On an YTD basis (April-December 2012), aggregate non-food credit growth was 7.8% over the base of March 2012 compared with 17% in FY12 and 20.6% in FY11. The key contributions to YTD growth have come from retail loans at 9.8% and services at 8%. Agriculture loans grew at 7% while SME loans grew at 4%. Ex-infra industry growth was 5.5% during this period, according to the Nomura analysts’ computation.
Within the industry sector, YTD growth for key sub-sectors was at 17.8% for power, 15.7% for iron and steel, 9.7% for engineering, 10.6% for roads, and 10.8% for chemicals.
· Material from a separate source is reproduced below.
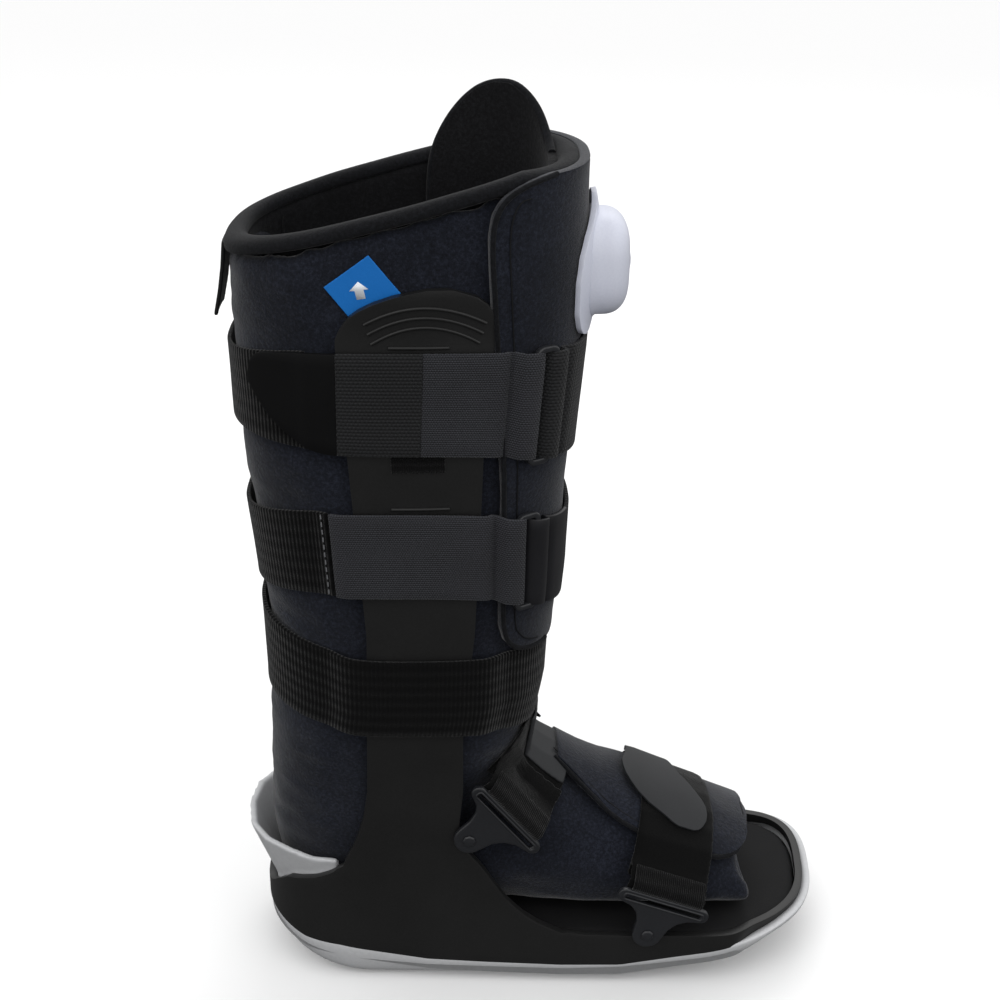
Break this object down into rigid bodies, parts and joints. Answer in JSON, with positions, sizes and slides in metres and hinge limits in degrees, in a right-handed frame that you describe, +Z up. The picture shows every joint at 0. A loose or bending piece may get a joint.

Loans to the telecom sector were flat YTD, points out Nomura.
Within retail loans, vehicle loans had the highest YTD growth at 16.6%, followed by non-collateralised loans at 13.7% and mortgages at 9.5%. On a year-on-year basis, vehicle loans grew at 22.2%, non-collateralised loans at 26.4% and mortgages at 16.4%.
In the services segment, loans to NBFCs (non-banking finance companies) had the highest YTD growth at 14.3%. This is weaker than the growth seen during similar periods of FY12 and FY11. Trade and commercial real estate loans had YTD growth of 13.7% and 11%, respectively.
If it is assumed that the same quantum of loan growth for January 2013 to March 2013 as was achieved during January 2012-March 2012, then the banking sector is likely to have loan growth of 13.5% for FY13F. This is marginally lower than the Nomura estimate of 14% calculated with the data for the period ending November 2012.
Assuming that all these major sectors add loans similar to the quantum seen in January 2013-March 2013, Nomura believes that the banking sector is looking at the following potential growth rates for FY13F: aggregate non-food credit growth of 13.5%; industry growth of 13%; agriculture growth of 18.8%; SME growth of 11%; and retail loan growth of 15.5%.